In industrial marking, the question is rarely whether a machine can make a visible mark. The real question is whether serial numbers, data matrix codes, logos, and part IDs remain readable after handling, assembly, coating, or long-term use. When marks become inconsistent, traceability slows down, scanning reliability drops, and operators spend more time reworking parts or matching components to paperwork manually.
That is why buyers evaluating a fiber laser engraving machine for industrial marking should look beyond the sample mark itself. In most factories, the better decision comes from understanding the workflow around the mark: the material mix, the required permanence, the code size, the part presentation method, and the verification process that follows.
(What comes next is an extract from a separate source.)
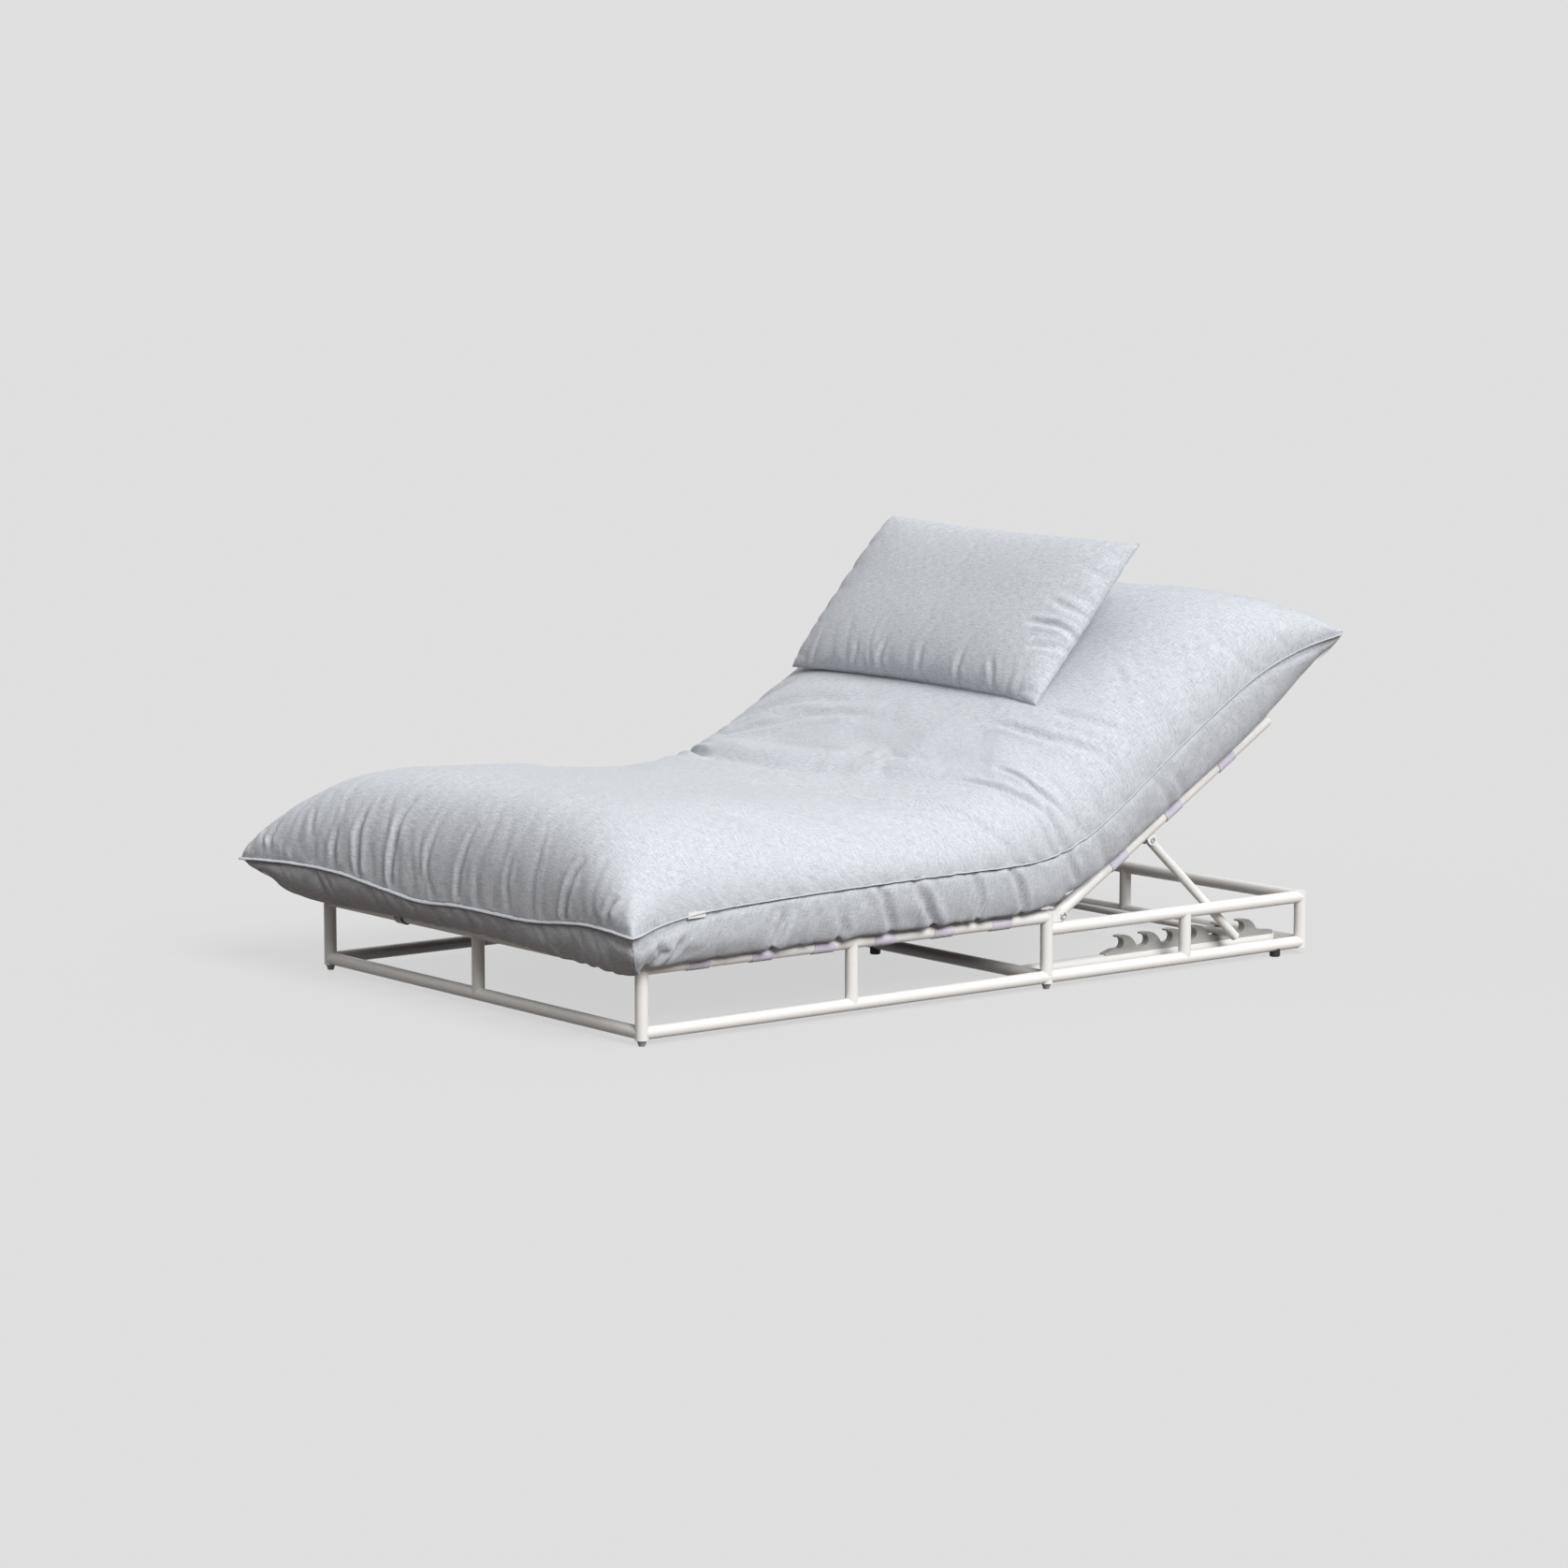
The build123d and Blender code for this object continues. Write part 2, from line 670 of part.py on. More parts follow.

Why Fiber Laser Technology Is Commonly Chosen for Industrial Marking
Fiber laser systems are commonly evaluated for industrial marking because many manufacturers need precise, permanent identification on metal parts without relying on labels, inks, or physical-contact marking tools. In those environments, the value is not only permanence. It is repeatability across batches, clearer machine-readable codes, and more stable integration with digital traceability systems.
This becomes especially important when the marking content changes frequently. Serial numbers, lot codes, batch IDs, and matrix codes often vary from part to part. A marking process that can handle that variation consistently is usually more valuable than one that performs well only on a fixed pattern or demonstration sample.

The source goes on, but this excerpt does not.